It is also this kind of approach to the world that must govern the issues of illustration and application in the sermon. They are not optional bolt-ons to the important issue of theology in the sermon. Rather, expository preaching loses the right to adopt that name where application surfaces only as an appended after-thought. Neither is it the correct approach, however, to pepper the sermon with references to contemporary culture and current affairs in an attempt to show that the preacher is “with it.” What is required is not anecdotal reference to the world, but penetrating engagement with the world to show that only the God and gospel of the Bible make sense of the world and can bring comfort and clarity to its pains and confusions. A congregation quickly discerns whether their preacher really lives in the same world they inhabit outside of the few hours of pew dwelling on Sundays.
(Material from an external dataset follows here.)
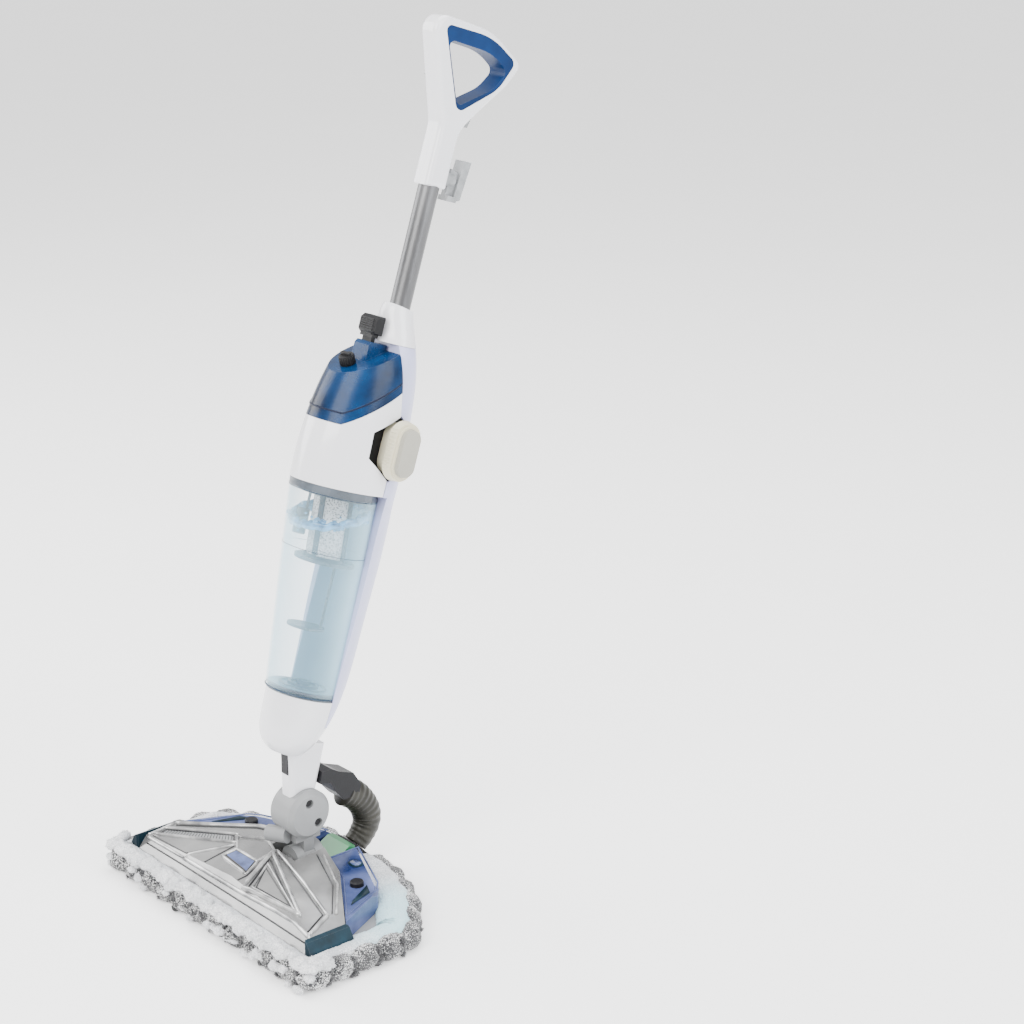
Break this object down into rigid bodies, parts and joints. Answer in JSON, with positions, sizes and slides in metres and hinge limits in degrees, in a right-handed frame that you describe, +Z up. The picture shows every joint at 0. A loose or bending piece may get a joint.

At least two negative reactions set in where the preacher operates without a strong doctrine of the world. First, the congregation begins to stagnate spiritually by losing connection from a gospel capable of connecting with every area of their lives. Sermons become a half-hour journey through an increasingly alien world of theology-speak. Second, the congregation will associate this alien theological world with what it means to be truly spiritual and, because they cannot survive in it, some will conclude that theology is only for certain types of people who are more spiritual (or clever) than they are. In such cases, where other-worldliness is implicitly communicated from the pulpit, not only do believers never learn how to engage with this world but they simultaneously grow bored at the prospect of the next. When believers begin to find their present physicality a distraction from the task of being “really spiritual,” then the hope of a future physicality becomes something hard to relate to or look forward to.

The Three Horizons and the Preacher

Expository sermons are formed and delivered by persons. The relationship of the preacher to the three horizons has a vital bearing on the act of preaching. Expository preaching requires the preacher to adopt a range of theologically necessary relational stances toward the text, the church, and the world.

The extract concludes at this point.